Inclusion Behavior under a Swirl Flow in a Submerged Entry Nozzle and Mold

Abstract

Previous studies have verified that a swirl flow generated in a submerged entry nozzle (SEN) can effectively improve a flow pattern and a heat transfer in a continuous casting (CC) process. In order to obtain a further in-depth understanding with respect to the effect of a swirl flow on a CC process, the inclusion behavior in a SEN and a mold was studied in the present work. The flow field and the temperature field of molten steel as well as the inclusion behavior in a SEN and a square bloom mold were simulated under the influence of a rotating electromagnetic field (swirl generator). Also, the influence of different inclusion parameters such as the densities, sizes, and boundary conditions, on the inclusion behavior was studied.

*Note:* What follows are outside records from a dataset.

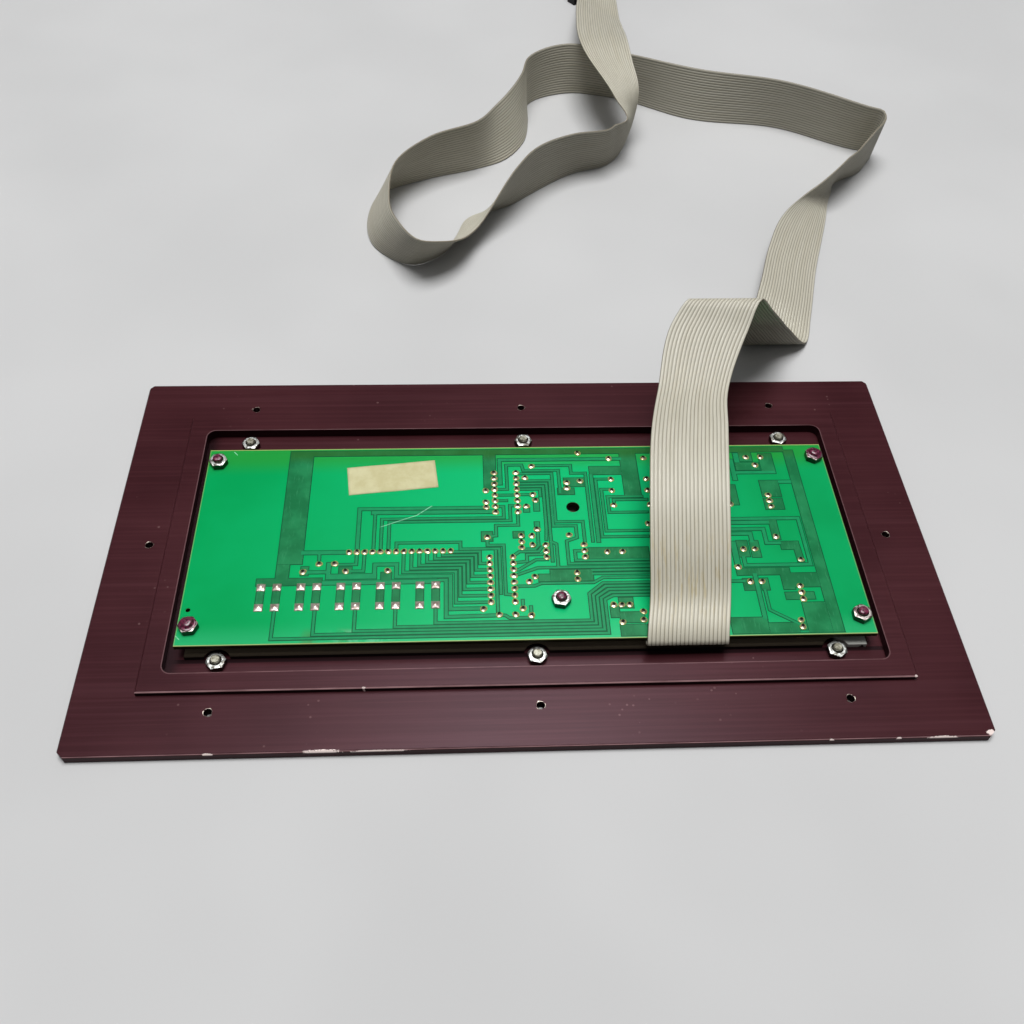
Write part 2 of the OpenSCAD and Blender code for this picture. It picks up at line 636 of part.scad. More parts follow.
// The cable leaves the connector, turns round the near edge of the board and follows its route
function level_pair(y, z) = [[cable_x - cable_w / 2, y, z], [cable_x + cable_w / 2, y, z]];
cable_start = [
    level_pair(near_y + plug_y + plug_w / 2, plug_z), level_pair(near_y + plug_y - plug_w / 2 - 1, plug_z),
    level_pair(near_y + 3, board_z - 1.6), level_pair(near_y - 0.8, board_z - 0.9),
    level_pair(near_y - 2.2, board_z + 0.9), level_pair(near_y - 0.5, board_top + 1.5)
];
function socket_point(along, back, z) = [
    socket_at.x + along * cos(socket_turn) - back * sin(socket_turn),
    socket_at.y + along * sin(socket_turn) + back * cos(socket_turn), z
];
socket_edge = (socket_l - cable_w) / 2;
cable_end = [for (back = [0, socket_w]) [for (along = [socket_edge, socket_edge + cable_w])
    socket_point(along, back, socket_h + socket_slot / 2)]];
// Direction of a smooth curve at b on its way from a to c, and the point half way from b to c
function heading(a, b, c) =
    (b - a) / norm(b - a) - (c - a) / (norm(b - a) + norm(c - b)) + (c - b) / norm(c - b);
function lifted(p) = [p.x, p.y, max(p.z, cable_t / 2 + 0.1)];
function half_way(a, b, c, d) =
    lifted((b + c) / 2 + (heading(a, b, c) - heading(b, c, d)) * norm(c - b) / 8);
through = concat([cable_start[5]], cable_route, [cable_end[0]]);
cable_rings = concat(cable_start, [for (i = [1:len(cable_route)]) each concat([cable_route[i - 1]],
    i < len(cable_route) ? [[for (e = [0, 1]) half_way(through[i - 1][e], through[i][e], through[i + 1][e],
        through[i + 2][e])]] : [])], cable_end);
function middle(pair) = (pair[0] + pair[1]) / 2;
function unit(v) = v / norm(v);
function cable_ring(i) =
    let (
        last = len(cable_rings) - 1,
        pair = cable_rings[i],
        along = middle(cable_rings[min(i + 1, last)]) - middle(cable_rings[max(i - 1, 0)]),
        across = unit(pair[1] - pair[0]),
        up = unit(cross(across, along)) * cable_t / 2,
        low = up / 3,
        side = across * cable_t / 3
    ) [
        pair[0] - low, pair[0] + side - up, pair[1] - side - up, pair[1] - low,
        pair[1] + low, pair[1] - side + up, pair[0] + side + up, pair[0] + low
    ];
module flat_cable() {
    sides = 8;
    rings = len(cable_rings);
    points = [for (i = [0:rings - 1]) each cable_ring(i)];
    // Both wide faces are split along the same diagonal, so that they stay apart where the cable twists
    walls = [for (i = [0:rings - 2], s = [0:sides - 1])
        let (a = i * sides + s, b = i * sides + (s + 1) % sides)
            each s < sides / 2 ? [[a, b, b + sides], [a, b + sides, a + sides]]
                : [[a, b, a + sides], [b, b + sides, a + sides]]];
    caps = [
        [for (s = [0:sides - 1]) sides - 1 - s],
        [for (s = [0:sides - 1]) (rings - 1) * sides + s]
    ];
    color([0.72, 0.7, 0.63]) polyhedron(points, concat(walls, caps), convexity = 10);
}

// Socket at the far end of the cable: a body with two rows of contacts and a clamping cap
module end_socket() {
    color([0.08, 0.08, 0.08]) translate([socket_at.x, socket_at.y, 0]) rotate(socket_turn) difference() {
        cube([socket_l, socket_w, socket_h]);
        for (i = [0:9], s = [-1, 1])
            translate([socket_l / 2 + (i - 4.5) * pitch, socket_w / 2 + s * pitch / 2, -eps])
                linear_extrude(5 + eps) square(1, center = true);
    }
}
module end_socket_cap() {
    ear = socket_edge - 0.3;
    color([0.1, 0.1, 0.1]) translate([socket_at.x, socket_at.y, socket_h]) rotate(socket_turn) {
        translate([0, 0, socket_slot]) cube([socket_l, socket_w, socket_cap_h]);
        cube([ear, socket_w, socket_slot + eps]);
        translate([socket_l - ear, 0, 0]) cube([ear, socket_w, socket_slot + eps]);
    }
}

bezel_plate();
front_screws();
floor_nuts();
window_sheet();
board_screws();
board_spacers();
board_nuts();
main_board();
solder_joints();
key_pads();
label();
display_frame();
display_glass();
contact_strips();
display_board();
display_chips();
display_header();
driver_chips();
chip_legs();
key_housings();
key_1();
key_2();
key_3();
key_4();
key_5();
resistors();
capacitors();
transistors();
trimmer();
board_plug();
board_plug_cap();
flat_cable();
end_socket();
end_socket_cap();
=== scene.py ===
import random
from math import atan2, ceil, cos, pi, radians, sin, sqrt

import bmesh
import bpy
from bmesh.types import BMFace, BMVert
from mathutils import Matrix, Vector


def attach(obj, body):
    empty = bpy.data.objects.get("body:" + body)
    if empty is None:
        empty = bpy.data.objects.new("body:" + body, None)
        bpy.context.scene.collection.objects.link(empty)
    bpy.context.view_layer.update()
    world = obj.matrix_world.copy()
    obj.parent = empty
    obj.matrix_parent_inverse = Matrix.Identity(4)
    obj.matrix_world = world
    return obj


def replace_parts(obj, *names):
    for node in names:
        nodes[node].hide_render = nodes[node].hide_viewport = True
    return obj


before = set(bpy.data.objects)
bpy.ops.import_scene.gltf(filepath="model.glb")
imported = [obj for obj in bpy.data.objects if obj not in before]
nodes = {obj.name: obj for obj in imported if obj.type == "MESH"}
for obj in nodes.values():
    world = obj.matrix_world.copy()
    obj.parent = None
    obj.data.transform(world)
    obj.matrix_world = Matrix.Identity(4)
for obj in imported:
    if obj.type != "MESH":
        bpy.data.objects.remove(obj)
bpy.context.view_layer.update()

MM = 0.001

# Camera. The photograph was taken by hand from the near side, about fifty degrees down, with a plain lens.
# Its place and direction are those from which the pins, nuts and corners of the panel line up with it.
camera = bpy.data.objects.new("camera", bpy.data.cameras.new("camera"))
bpy.context.scene.collection.objects.link(camera)
bpy.context.scene.camera = camera
camera.data.sensor_width = 36
camera.data.lens = 36.94
camera_at = Vector((-21.18, -218.908, 279.966)) * MM
to_right = Vector((0.9987086, -0.0415073, 0.0292973))
to_foot = Vector((-0.0130725, -0.7671852, -0.6412925))
ahead = Vector((0.0490947, 0.6400813, -0.7667370))
camera_turn = Matrix((to_right, -to_foot, -ahead)).transposed().to_4x4()
camera.matrix_world = Matrix.Translation(camera_at) @ camera_turn

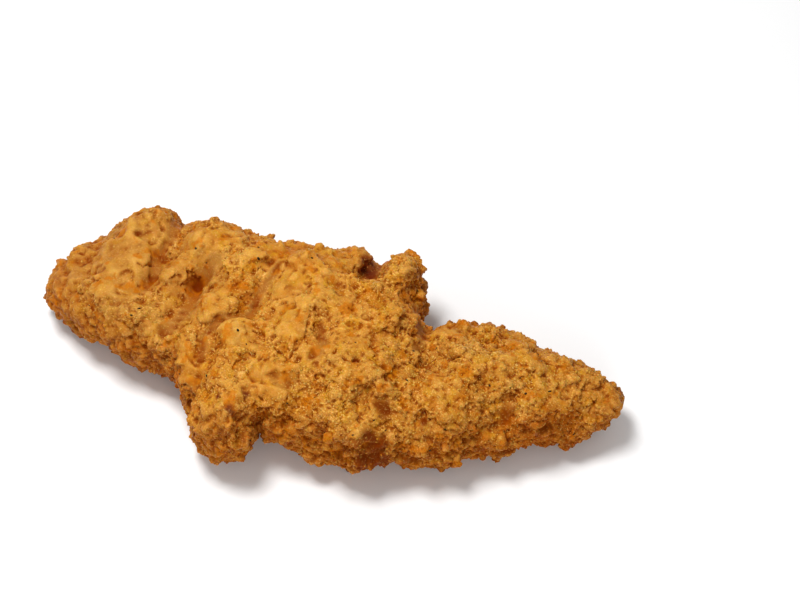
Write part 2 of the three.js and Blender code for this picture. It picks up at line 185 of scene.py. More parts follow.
# Ragged borders: how far they wander, over what distance, and where the share falls from 1 to 0. How far and
# where are measured in sizes of the thing that they go round.
GROOVE_BORDER = {"wander": 0.49, "spacing": 2.0, "seed": 31, "layers": 1, "falls": (0.5, 1.2)}
PLATE_BORDER = {"wander": 0.28, "spacing": 3.0, "seed": 37, "layers": 1, "falls": (0.7, 1.1)}
PIT_BORDER = {"wander": 0.7, "spacing": 1.6, "seed": 41, "layers": 2, "falls": (0.3, 1.2)}
SPOT_BORDER = {"wander": 0.5, "spacing": 1.4, "seed": 45, "layers": 2, "falls": (0.4, 1.2)}
# The same for how deep things are cut.
GROOVE_WALLS = {"wander": 0.7, "spacing": 1.6, "seed": 41, "layers": 2, "falls": (0.3, 1.3)}
PIT_WALLS = {"wander": 0.7, "spacing": 1.6, "seed": 41, "layers": 2, "falls": (0.4, 1.3)}
NICK_WALLS = {"wander": 0.35, "spacing": 1.6, "seed": 41, "layers": 2, "falls": (0.4, 1.4)}
CRACK_WANDER = {"wander": 0.35, "spacing": 1.8, "seed": 71, "layers": 2}

# How far up the crust faces, as its normal's height, where a share sets in and where it is whole.
TOP_FACING = (0.0, 0.45)
SPOT_FACING = (-0.2, 0.3)
DARK_FACING = (-1.0, -0.6)
ORANGE_FACING = (-0.9, -0.3)

# Smooth amber spots: centre and radius on the plan.
AMBER_SPOTS = (
    {"centre": (31.0, -2.2), "radius": 1.7},
    {"centre": (38.3, 7.1), "radius": 1.9},
    {"centre": (17.3, -6.2), "radius": 1.2},
    {"centre": (-27.4, 6.8), "radius": 2.2},
)
# Spots of crust that are fried dark.
DARK_SPOTS = (
    {"centre": (17.8, -20.2), "radius": 2.9},
    {"centre": (15.0, -21.6), "radius": 1.8},
)
# Orange-brown spots along the front edge.
ORANGE_SPOTS = (
    {"centre": (36.3, -11.6), "radius": 1.8},
    {"centre": (41.5, -7.9), "radius": 2.4},
    {"centre": (45.6, -8.0), "radius": 2.8},
    {"centre": (49.4, -6.2), "radius": 2.6},
    {"centre": (53.8, -3.2), "radius": 2.2},
)
# Dark stains.
STAINS = (
    {"centre": (5.9, 19.3), "radius": 2.2},
    {"centre": (-11.7, -21.3), "radius": 1.3},
    {"centre": (-9.7, -17.2), "radius": 0.9},
    {"centre": (-14.8, -19.0), "radius": 0.8},
)

# How crumbly the crust is all over, and how much more so in patches, along the edges and at the tapered end.
CRUMBLY = {"all": 0.1, "patches": 0.55, "edges": 0.6, "tapered_end": 0.4}
CRUMBLY_PATCHES = {"spacing": 7.0, "seed": 17, "levels": (-0.1, 0.2)}
CRUMBLY_EDGES = (0.35, 0.9)  # how far up or down the crust faces where its edges end
TAPERED_END = (-14, 16)  # where along the strip the tapered end's crumbs set in
BROAD_END = (-52, -30)  # where along the strip the broad end's smoother crust ends
# The share of its crumbs that the crust lacks at the broad end, on bare floors and on plates, and how bare
# pits and nicks are.
CRUMBLY_LESS = {"broad_end": 0.45, "bare": 0.95, "plate": 0.8}
BARE_SHARE = {"pit": 0.6, "nick": 0.8}

# The masks that the colours follow, several of them painted light and shade. Hollows are measured from the
# surface that some rounds of smoothing give.
HOLLOW_ROUNDS = {"fine": 2, "middling": 10, "broad": 50}
# Creases between crumbs are painted dark brown as shade.
CREASE_SHADE = (0.02, 0.12)
# Middling hollows are painted as shade, and bumps that stand as far above the mean surface are painted paler
# as light.
MIDDLING_HOLLOW = (0.0, 0.35)
BROAD_HOLLOW = (0.1, 0.9)
# Slopes that face away from the top are painted orange as shade.
STEEP_SHADE = {"rounds": 2, "facing": (0.1, 0.8)}
# Darker towards the floor, below these levels: browner crust and painted shade.
FOOT = (1.0, 7.0)
TINT = {"middle": 0.5, "reach": 0.45, "spacing": 2.6, "seed": 53}
TAN = {"share": 0.6, "along": (-42.0, -18.0)}  # a darker tan towards the broad end
# The sides, both browned and painted darker as shade: how far up the crust as a whole faces there, and the
# levels near the floor and the tips that darken too.
SIDES = {"rounds": 80, "facing": (0.1, 0.85), "share": 0.8}
SIDE_LEVELS = (2.0, 9.0)
SIDE_TIPS = {"broad_end": (-60.0, -44.0), "tapered_end": (50.0, 61.0), "share": 0.5}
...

The results show that a flow pattern in a SEN can be characterized into three distinct flow regions: an accelerating flow of molten steel from an electromagnetic swirl flow generator (EMSFG) inlet to an EMSFG center, a decelerating flow of molten steel from an EMSFG center to an EMSFG outlet, and a recirculation flow of molten steel from an EMSFG outlet to an SEN outlet. In addition, it was found that light Al2O3 inclusion moves towards the rotational center by a centrifugal force, and that a swirl flow prevents nozzle clogging. Moreover, it was also found that the inclusion separation to a mold meniscus increased and that the inclusions trapped into a solidified shell wall decreased when using a swirl flow.